For peace to emerge, one or more veto players must yield. This could mean:

● Ukrainian public pressure overwhelming nationalist factions;

● A U.S. pivot to Asia reducing Ukraine’s priority;

● European elections forcing governments to defy Brussels; or

● Recognition in Washington and Brussels that prolonging the war worsens the West’s hand.

Without such shifts, the status quo sustains war by default.

Maybe we are seeing the emergence of a recognition of battlefield reality. The Anchorage summit wouldn’t have happened had the west been winning. Reports from the meeting of the western leaders in Washington are, however, light on detail. Talk of security guarantees remains vague at best, and perhaps lend themselves to more wishful thinking than a real peace settlement. Trump has ruled out a ceasefire and NATO membership for Ukraine.

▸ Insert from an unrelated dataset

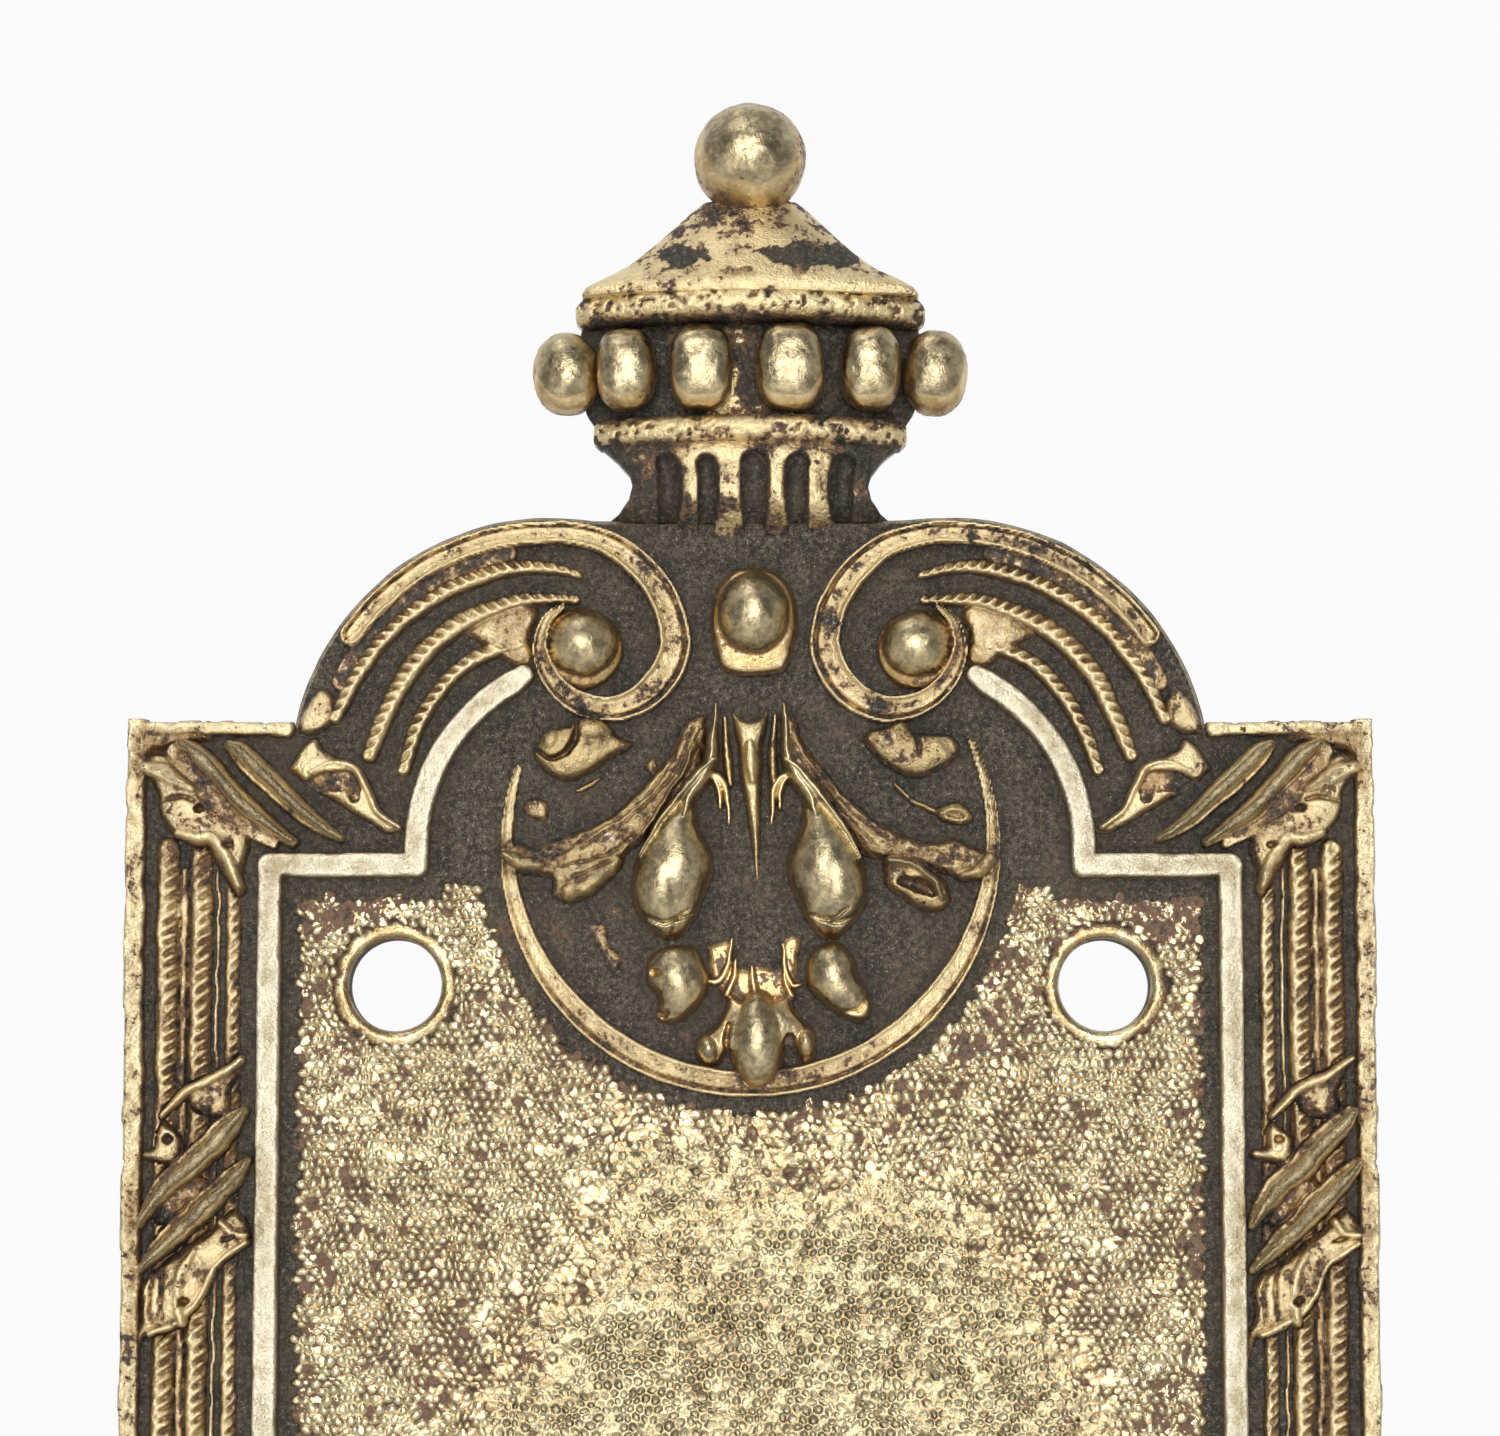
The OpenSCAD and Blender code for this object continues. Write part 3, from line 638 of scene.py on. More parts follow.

But sneaking in de facto NATO membership seems to be what the Europeans are angling for.

This is unlikely to fly.

True peace would require something more ambitious: a new European security architecture acknowledging Russia’s concerns as well as Ukraine’s and Europe’s, reducing dependence on U.S. grand strategy. Russia proposed a treaty with the US and an agreement with NATO in December 2021. The core issues contained in these draft documents must be addressed if a viable peace is to be achieved. Anything less risks perpetuating the conflict in another form.